Back when most potters didn’t even have a website, I had the bad habit of redoing mine about once a year. The last website sat for many years as I told myself over and over not to redo the site because:
- I felt like my site was better than most other ceramics artists I admired (if they even had one)
- I did most sales in person, and the few online ones go through Etsy
- I never felt like I had enough time to work in the studio
Recently , I started to feel like ceramic artists were finally springing up with their own beautiful and functional websites. It’s now not uncommon for these people to do a good amount to most of their sales online. Many just point to Etsy, many handle their own sales through their website, and many tell customers to call or email to work it all out.
Etsy has a couple of good reasons to use it. For one, it can bring traffic to your shop that you wouldn’t normally have. Secondly, Etsy has become a name that people trust ordering their stuff from. Even if they haven’t heard of Sally Pottery Maker, they’ve ordered from Etsy before (or know people who have), so they feel okay clicking the buy button.
Etsy also has several good reasons for artists not to use it. The first one is the cost. They charge you for listing your stuff (like eBay) and it expires after so much time. The extra step of keeping track when something will expire and renew it is a pain, and now you’re paying a second time to list it. Maybe you’re someone like me that pays to list something, then inevitably, that’s the thing that sells in person and I need to take it down. It doesn’t refund you for deactivating a listing early. Etsy will also charge you on the actual money you make as well, taking a cut every time you sell something. Etsy now has direct checkout, but back when it was Paypal, that meant both Etsy and Paypal were charging you. All of those fees add up and cut into the less than huge makings of an artist.
I just alluded to this, but the second biggest reason not to use it is that it doesn’t do anything helpful for inventory management if you’re not selling exclusively with Etsy. For people like me that sell in person, we have to have a spreadsheet or something else to keep track of what is in stock versus what isn’t, whether it was sold or if I dropped it on concrete, if it’s being shown somewhere, etc. This spreadsheet tells me what is on Etsy so I would remember to take it down. What I would really like is a real inventory management system, one that was integrated with enough things that I wouldn’t need a separate spreadsheet at all.
So I have two really good reasons to still use Etsy and two really great reasons to move on to something else. For now, I’m going to keep my Etsy site in tact while trying out WooCommerce. So far, it seems like you can use WooCommerce for complete inventory management: adding notes, manually putting in orders that weren’t generated directly on the website, keeping track of stock, and even calculating and adding sales tax where appropriate. Even if WooCommerce works well, I may keep Etsy around for selling select items, just to keep a presence and bring more eyes to my work.
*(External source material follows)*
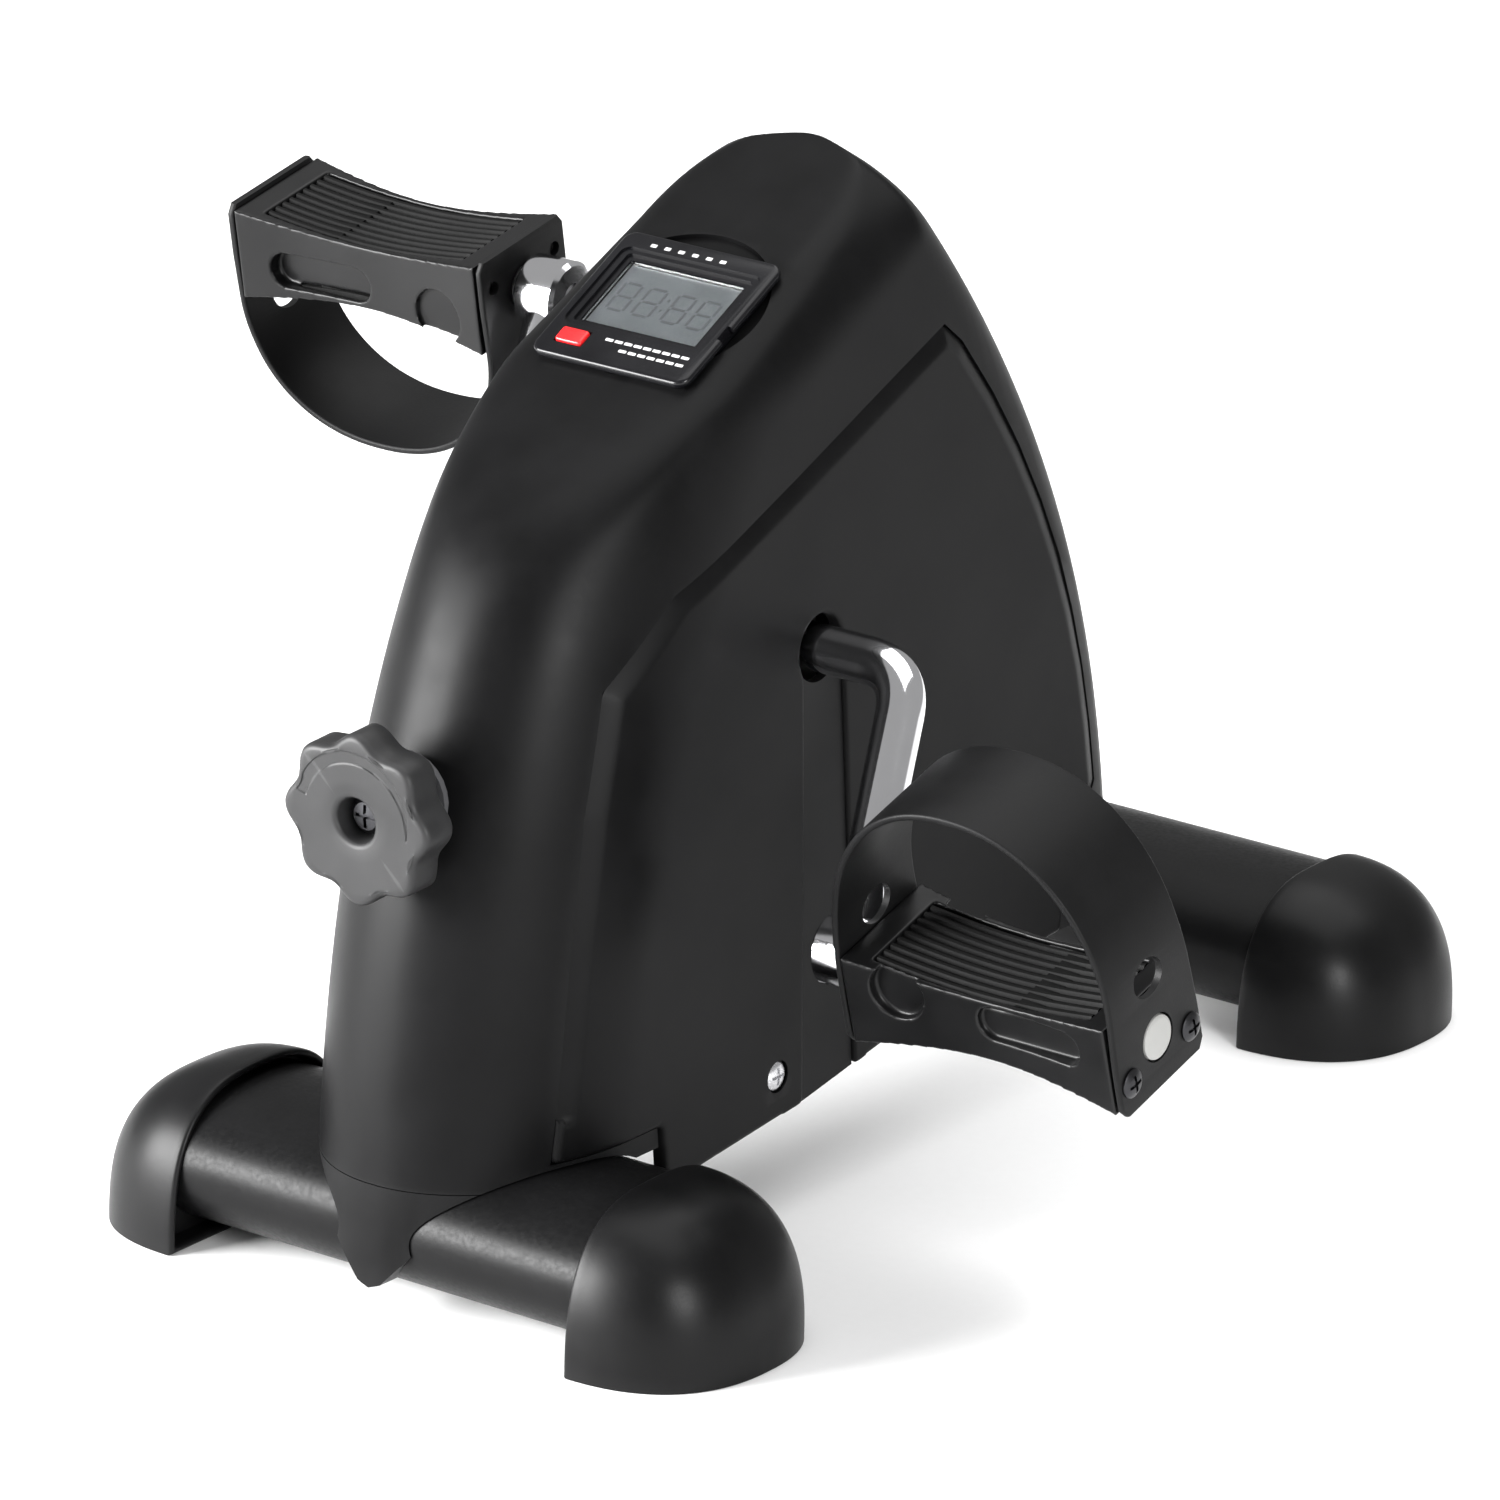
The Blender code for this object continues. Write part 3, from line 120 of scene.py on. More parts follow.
def coated(name, color, rough):
    """Powder-coated steel: orange peel over a fine speckle."""
    mat, nodes, links, bsdf = tree(name)
    peel = noise(nodes, links, 700.0, 2.0, 0.5)
    patch = noise(nodes, links, 30.0, 4.0)
    base = mix_color(nodes, links, remap(nodes, links, patch, 0.3, 0.7, 0, 1),
                     tuple(c * 0.8 for c in color), tuple(c * 1.25 for c in color))
    links.new(base, bsdf.inputs["Base Color"])
    links.new(remap(nodes, links, peel, 0.3, 0.7, rough - 0.05, rough + 0.07), bsdf.inputs["Roughness"])
    bsdf.inputs["Specular IOR Level"].default_value = 0.13
    bump(nodes, links, bsdf, peel, 0.00004, 0.5)
    return mat


def metal(name, color, rough, stretch=(1, 1, 1), scratch=0.00001, stain=0.12):
    """Bare or plated metal: directional scratches and faint staining."""
    mat, nodes, links, bsdf = tree(name)
    lines = noise(nodes, links, 900.0, 4.0, 0.7, stretch)
    patch = noise(nodes, links, 60.0, 5.0)
    base = mix_color(nodes, links, remap(nodes, links, patch, 0.35, 0.75, 0, 1), color,
                     tuple(c * (1 - stain) for c in color))
    links.new(base, bsdf.inputs["Base Color"])
    bsdf.inputs["Metallic"].default_value = 1.0
    links.new(remap(nodes, links, lines, 0.3, 0.7, rough * 0.75, rough * 1.35), bsdf.inputs["Roughness"])
    bump(nodes, links, bsdf, lines, scratch, 0.4)
    return mat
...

To jump back to my original list of reasons not to redo the website, I said that I never have enough time in the studio just making stuff. That’s still true. However, a good investment in a website could maybe finally mean never building it from the ground up again. That overall should save time, right? WordPress has been around and getting better for years and years now. I’ve been using it for my blog, www.theseize.com, since 2007. This, coupled with the possibility of retiring the too big Google Drive inventory spreadsheet, makes a compelling argument.
Finally, the other big “Why now?” is that I’m doing the biggest sale I’ve ever done at the end of this summer / fall. I will be a vendor at King Richard’s Faire for the 2014 season, which means 18 days (2 long weekends and 6 regular ones). I started thinking that I didn’t want any customers I gained from the sale to be looking at an old website. I needed to prepare for things go well and assume I’ll get a spike in traffic online. So, even though I am worried about making enough for King Richard’s Faire, I’m spending time on a website. Hopefully it’ll be the last time I make a big investment of time doing this.
One more thing that should stand out is that this blog here is separate from TheSeize. I’ve wrestled with this for a long time. Should I make an ‘artist blog’ or not? Should I keep two blogs? Do I even have the time for two blogs? Do I cross post? I feel like one of the best examples of what blogging can do for a ceramic artists is Lori at Fine Mess Pottery. I love reading her blog. I also feel like I lose something not writing about processes like this. Maybe in many cases I’ll be documenting questions, frustrations, and breaking things, but there’s value in that. By documenting failures I’ll also be documenting my eventual and inevitable success, right? And besides, I know I’m not alone in these thoughts, and speaking with the large online community is just as important as my own local artist community.